Hahaha. For real, playing Doom at 11,128 frames per second is where computer technology is supposed to proceed.
Volsfan91 @ Jul 31st 2006 1:20PM
Wonder how well it runs Photoshop.
Mike @ Jul 31st 2006 1:28PM
So let's put this in Real World numbers... How many SETI WUs can it crank out in a day? heh. They should run that on there for a week just for fun.
strider_mt2k @ Jul 31st 2006 1:33PM
I thought a petaflop was a bad movie made by animal activists!
I'll be here all week, but please, don't try the veal.
teo @ Jul 31st 2006 1:44PM
Volsfan- it can render a multi-layered image in Photoshop in just nanoseconds, but it still takes 30s for the program to load and show you the credits.
Loque @ Jul 31st 2006 2:02PM
Was it sad that DooM was the first thing that came to my mind?
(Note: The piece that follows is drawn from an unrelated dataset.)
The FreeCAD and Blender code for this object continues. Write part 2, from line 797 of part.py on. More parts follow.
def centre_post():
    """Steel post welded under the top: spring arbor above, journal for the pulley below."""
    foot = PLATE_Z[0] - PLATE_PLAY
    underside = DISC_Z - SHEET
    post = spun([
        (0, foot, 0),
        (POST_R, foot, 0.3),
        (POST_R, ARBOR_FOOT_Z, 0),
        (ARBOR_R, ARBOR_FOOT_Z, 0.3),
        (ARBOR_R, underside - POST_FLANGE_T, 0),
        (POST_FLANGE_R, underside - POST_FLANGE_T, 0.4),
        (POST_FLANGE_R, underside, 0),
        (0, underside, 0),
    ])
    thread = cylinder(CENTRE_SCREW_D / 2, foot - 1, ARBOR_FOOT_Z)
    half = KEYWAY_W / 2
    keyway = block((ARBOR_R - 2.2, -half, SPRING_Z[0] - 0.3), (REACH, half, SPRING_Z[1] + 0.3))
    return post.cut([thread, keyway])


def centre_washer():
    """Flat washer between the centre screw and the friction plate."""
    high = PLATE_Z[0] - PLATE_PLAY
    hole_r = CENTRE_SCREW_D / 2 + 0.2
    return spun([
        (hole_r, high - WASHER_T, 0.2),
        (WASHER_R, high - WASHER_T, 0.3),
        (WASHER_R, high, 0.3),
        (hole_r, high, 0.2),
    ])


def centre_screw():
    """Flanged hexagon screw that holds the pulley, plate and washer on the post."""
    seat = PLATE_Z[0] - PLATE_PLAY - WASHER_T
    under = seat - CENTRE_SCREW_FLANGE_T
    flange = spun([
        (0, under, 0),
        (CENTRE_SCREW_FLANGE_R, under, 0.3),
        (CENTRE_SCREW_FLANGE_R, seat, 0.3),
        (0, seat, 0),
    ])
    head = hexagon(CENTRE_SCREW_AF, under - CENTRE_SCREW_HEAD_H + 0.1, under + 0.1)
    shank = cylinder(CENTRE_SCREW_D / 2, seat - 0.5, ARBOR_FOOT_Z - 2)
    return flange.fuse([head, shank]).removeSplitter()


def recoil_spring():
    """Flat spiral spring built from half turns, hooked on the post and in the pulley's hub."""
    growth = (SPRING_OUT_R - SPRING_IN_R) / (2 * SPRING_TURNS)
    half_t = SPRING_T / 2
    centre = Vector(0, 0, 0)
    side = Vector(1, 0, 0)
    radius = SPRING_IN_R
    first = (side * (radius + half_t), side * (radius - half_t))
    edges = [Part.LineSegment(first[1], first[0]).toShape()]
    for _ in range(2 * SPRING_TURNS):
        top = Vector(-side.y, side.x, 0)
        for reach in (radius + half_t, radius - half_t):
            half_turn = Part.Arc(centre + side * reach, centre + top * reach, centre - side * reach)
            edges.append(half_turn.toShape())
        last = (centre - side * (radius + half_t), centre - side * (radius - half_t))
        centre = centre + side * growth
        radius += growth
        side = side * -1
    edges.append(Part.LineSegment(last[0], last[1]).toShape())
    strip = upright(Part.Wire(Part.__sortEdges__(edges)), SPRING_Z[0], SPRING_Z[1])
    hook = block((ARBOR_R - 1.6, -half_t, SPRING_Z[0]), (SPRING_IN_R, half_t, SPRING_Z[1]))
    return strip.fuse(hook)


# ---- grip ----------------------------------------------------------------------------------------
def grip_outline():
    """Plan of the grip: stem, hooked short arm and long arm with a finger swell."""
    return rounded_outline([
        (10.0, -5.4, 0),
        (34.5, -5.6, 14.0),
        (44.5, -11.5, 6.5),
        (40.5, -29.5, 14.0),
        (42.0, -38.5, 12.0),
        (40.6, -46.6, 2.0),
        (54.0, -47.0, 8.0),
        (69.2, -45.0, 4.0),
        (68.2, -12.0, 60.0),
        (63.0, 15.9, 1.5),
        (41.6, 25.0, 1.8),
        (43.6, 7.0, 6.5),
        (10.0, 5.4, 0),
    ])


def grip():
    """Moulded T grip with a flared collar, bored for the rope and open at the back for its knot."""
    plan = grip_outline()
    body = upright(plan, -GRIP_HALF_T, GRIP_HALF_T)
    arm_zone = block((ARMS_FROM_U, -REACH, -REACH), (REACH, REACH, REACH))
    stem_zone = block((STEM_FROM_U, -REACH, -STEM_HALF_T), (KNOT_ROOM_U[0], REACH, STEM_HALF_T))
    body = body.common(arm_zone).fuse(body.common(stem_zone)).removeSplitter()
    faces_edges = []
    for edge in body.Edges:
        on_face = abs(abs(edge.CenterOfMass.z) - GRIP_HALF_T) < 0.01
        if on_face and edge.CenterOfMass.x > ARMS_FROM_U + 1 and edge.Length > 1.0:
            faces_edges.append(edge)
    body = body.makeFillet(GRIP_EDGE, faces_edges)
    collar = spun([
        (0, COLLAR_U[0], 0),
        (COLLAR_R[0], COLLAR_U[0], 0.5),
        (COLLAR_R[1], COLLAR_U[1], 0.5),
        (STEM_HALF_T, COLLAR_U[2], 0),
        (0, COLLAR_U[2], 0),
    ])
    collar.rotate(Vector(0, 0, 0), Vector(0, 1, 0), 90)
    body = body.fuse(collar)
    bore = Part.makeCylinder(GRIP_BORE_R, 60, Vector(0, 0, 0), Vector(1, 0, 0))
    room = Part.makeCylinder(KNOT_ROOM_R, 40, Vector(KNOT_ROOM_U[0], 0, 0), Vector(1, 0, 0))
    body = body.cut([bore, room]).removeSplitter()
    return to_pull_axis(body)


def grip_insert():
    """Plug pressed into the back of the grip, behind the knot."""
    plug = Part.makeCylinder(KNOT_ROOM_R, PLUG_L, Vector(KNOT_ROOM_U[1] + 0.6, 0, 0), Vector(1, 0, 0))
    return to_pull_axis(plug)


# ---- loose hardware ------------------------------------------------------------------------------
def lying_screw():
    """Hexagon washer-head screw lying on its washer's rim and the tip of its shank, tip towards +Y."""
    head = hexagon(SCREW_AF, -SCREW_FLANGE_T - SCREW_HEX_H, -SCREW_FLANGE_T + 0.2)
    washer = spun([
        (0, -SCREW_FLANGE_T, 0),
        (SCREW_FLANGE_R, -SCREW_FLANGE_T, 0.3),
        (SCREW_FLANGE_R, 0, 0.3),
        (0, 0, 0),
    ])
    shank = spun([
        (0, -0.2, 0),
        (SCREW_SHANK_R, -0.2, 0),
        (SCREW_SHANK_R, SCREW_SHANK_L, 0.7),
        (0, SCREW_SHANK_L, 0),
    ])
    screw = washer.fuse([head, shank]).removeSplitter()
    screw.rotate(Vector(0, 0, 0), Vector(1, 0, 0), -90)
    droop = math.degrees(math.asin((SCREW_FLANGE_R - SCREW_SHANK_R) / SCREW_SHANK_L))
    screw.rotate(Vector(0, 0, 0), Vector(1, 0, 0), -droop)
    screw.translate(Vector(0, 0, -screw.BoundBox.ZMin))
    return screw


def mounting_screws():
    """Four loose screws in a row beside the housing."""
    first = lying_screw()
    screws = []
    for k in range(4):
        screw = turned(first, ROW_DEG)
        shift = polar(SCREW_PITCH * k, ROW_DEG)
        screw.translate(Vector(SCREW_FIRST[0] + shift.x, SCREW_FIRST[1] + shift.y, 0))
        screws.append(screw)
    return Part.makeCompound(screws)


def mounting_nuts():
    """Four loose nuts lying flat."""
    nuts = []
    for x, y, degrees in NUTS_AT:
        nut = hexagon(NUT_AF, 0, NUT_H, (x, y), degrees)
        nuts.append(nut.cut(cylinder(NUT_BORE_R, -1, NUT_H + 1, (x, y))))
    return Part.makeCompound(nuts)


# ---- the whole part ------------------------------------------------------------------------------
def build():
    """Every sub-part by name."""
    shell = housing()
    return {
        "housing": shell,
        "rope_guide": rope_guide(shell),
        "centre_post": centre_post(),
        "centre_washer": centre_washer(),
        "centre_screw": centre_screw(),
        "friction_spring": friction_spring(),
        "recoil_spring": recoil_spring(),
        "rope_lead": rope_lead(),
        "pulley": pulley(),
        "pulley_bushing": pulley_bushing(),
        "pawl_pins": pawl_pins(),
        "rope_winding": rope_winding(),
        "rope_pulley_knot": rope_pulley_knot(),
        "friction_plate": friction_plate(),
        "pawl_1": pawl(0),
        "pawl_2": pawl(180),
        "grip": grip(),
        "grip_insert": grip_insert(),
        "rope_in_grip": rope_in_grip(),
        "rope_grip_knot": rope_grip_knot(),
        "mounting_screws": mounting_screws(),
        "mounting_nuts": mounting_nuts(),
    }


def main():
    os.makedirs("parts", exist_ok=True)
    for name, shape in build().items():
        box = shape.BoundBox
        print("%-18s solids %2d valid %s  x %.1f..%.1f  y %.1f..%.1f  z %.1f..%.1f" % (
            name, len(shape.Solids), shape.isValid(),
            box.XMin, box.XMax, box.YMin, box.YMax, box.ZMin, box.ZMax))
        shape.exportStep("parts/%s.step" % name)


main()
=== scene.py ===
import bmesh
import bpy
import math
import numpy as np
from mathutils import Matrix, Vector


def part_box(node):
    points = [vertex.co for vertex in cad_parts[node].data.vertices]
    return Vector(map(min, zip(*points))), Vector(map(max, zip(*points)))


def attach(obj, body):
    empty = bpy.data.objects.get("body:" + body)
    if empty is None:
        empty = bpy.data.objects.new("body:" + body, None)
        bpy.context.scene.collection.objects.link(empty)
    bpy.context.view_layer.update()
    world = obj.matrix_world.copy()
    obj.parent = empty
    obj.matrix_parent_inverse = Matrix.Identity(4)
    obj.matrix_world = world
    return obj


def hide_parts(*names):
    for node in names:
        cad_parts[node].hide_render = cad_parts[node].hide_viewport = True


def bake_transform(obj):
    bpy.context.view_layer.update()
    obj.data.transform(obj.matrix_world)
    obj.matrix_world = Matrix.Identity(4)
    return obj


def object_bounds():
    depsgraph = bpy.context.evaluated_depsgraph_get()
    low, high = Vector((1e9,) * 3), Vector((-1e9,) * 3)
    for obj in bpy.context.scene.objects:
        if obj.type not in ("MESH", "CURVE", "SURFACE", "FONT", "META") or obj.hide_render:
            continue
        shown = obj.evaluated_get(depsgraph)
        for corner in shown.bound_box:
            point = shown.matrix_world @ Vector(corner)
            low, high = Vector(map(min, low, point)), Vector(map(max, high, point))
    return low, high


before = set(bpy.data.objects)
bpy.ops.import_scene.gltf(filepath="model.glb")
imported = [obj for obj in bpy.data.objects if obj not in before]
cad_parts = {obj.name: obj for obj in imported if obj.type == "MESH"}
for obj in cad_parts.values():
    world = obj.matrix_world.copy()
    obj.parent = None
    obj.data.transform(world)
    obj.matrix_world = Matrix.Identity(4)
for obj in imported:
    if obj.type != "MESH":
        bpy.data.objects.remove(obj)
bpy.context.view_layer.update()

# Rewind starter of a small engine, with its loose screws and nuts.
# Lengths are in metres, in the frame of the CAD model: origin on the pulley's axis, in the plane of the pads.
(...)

Chris @ Jul 31st 2006 2:18PM
This is not a computer. Think of it as a HUGE ASIC. For specialized research this is definitely the way to go. Don't, however think your are going to run SETI@Home during downtime with this thing.
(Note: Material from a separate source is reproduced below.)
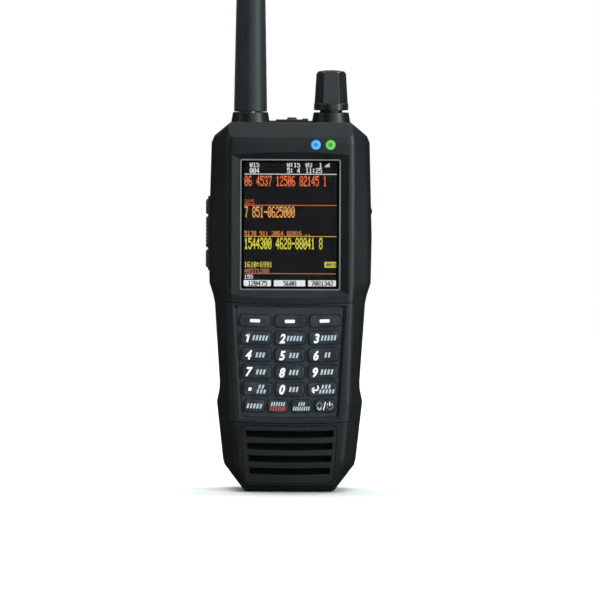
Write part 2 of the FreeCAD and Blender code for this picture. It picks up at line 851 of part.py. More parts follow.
grille_blank = common("grille_blank", outer_form,
                      grown_plate("grille", "grille_outline", ("grille_floor", FAR), "0"))
slots = []
for i in range(int(value("slot_count"))):
    middle = f"slot_top - {i} * slot_pitch - slot_height / 2"
    halves = (f"slot_half - {i} * slot_taper", f"slot_half - {i} * slot_taper")
    edges = (f"{middle} + slot_height / 2", f"{middle} - slot_height / 2")
    slots.append(bowed_plate(f"slot_{i}", ("grille_floor - 1", FAR), *edges, halves, "slot_corner"))
    flared = [f"{middle} {sign} slot_height * slot_flare_share / 2" for sign in "+-"]
    slots.append(bowed_plate(f"slot_flare_{i}", ("grille_floor + slot_lip", FAR), *flared, halves,
                             taper=value("slot_flare")))
sub_part(cut("speaker_grille_cut", grille_blank, slots), "speaker_grille")

speaker_front = rod("speaker_rim", "speaker_radius", "speaker_rim_depth", z="speaker_level", axis="front",
                    depth="front_inside - gap - speaker_rim_depth")
speaker_magnet = rod("speaker_magnet", "magnet_radius", "magnet_depth + 0.1", z="speaker_level", axis="front",
                     depth="front_inside - gap - speaker_rim_depth - magnet_depth")
speaker_dish = rod("speaker_dish", "dish_floor_radius", "dish_depth + gap", z="speaker_level", axis="front",
                   depth="front_inside - gap - dish_depth", top_radius="dish_rim_radius")
speaker_solid = fuse("speaker_solid", [speaker_front, speaker_magnet])
sub_part(cut("speaker_cut", speaker_solid, [speaker_dish]), "speaker")

# ---------------------------------------------------------------- indicator lights and boards

for i, light_name in enumerate(("led_lens_charge", "led_lens_alert")):
    light = rod(f"{light_name}_rod", "light_radius", "light_face + light_proud - light_back",
                x=f"light_first + {i} * light_pitch", depth="light_back", z="light_level", axis="front")
    rounded = doc.addObject("Part::Fillet", f"{light_name}_dome")
    rounded.Base = light
    doc.recompute()
    tip = value("mid_y - light_face - light_proud")
    rim = int(edges_at(light.Shape, 1, tip)[0][4:])
    rounded.Edges = [(rim, value("light_round"), value("light_round"))]
    sub_part(rounded, light_name)

board_rear = "board_front - board_thickness"
board = block("main_board_plate", ("-board_half", "board_half"), (board_rear, "board_front"),
              ("board_bottom", "board_top"))
card_socket = block("card_socket", ("-card_half", "card_half"), (f"{board_rear} - card_thickness", board_rear),
                    ("card_bottom", "card_bottom + 2 * card_half"))
sub_part(group("main_board_group", [board, card_socket] + domes), "main_board")

tuner = block("tuner_plate", ("-tuner_half", "tuner_half"), ("tuner_front - tuner_thickness", "tuner_front"),
              ("tuner_bottom", "tuner_top"))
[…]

padieg @ Jul 31st 2006 3:30PM
I wonder if it meets the minimum requirements to run Vista.
Eric @ Jul 31st 2006 8:02PM
yeah but can it make toast?
if not, my toasters got 1up.
Juaquin @ Jul 31st 2006 8:41PM
Everyone knows it doesn't count if it can't play Doom.
sundar @ Aug 1st 2006 2:43AM
We are caught between special purpose and general purpose machines. Though MD-Grape can't run Top500 benchmark efficiently, it has achieved 1 petaflops computing power for MD calculations.
Keith @ Aug 1st 2006 5:19AM
It is really amazing how computer speed can grow these days. It seems infinite on how much we can push computing towards. http://keith.hostmatrix.org
Edwin @ Aug 1st 2006 5:25AM
by padieg
I wonder if it meets the minimum requirements to run Vista.
jajjajajjaa good one padieg
Ed @ Aug 1st 2006 5:25AM
by padieg
I wonder if it meets the minimum requirements to run Vista.
jajjajajjaa good one padieg
CK @ Aug 1st 2006 6:49AM
how long does it take to boot up?
Dave @ Aug 1st 2006 10:02AM
"I wonder if it meets the minimum requirements to run Vista."
my friend, not even a machine built by Jesus himself out of pure gold would have the requirements to run Vista.
Slavcho @ Sep 11th 2006 6:59PM
This is not a real supercomputer. And I think it can't even run Windows Vista or any other OS.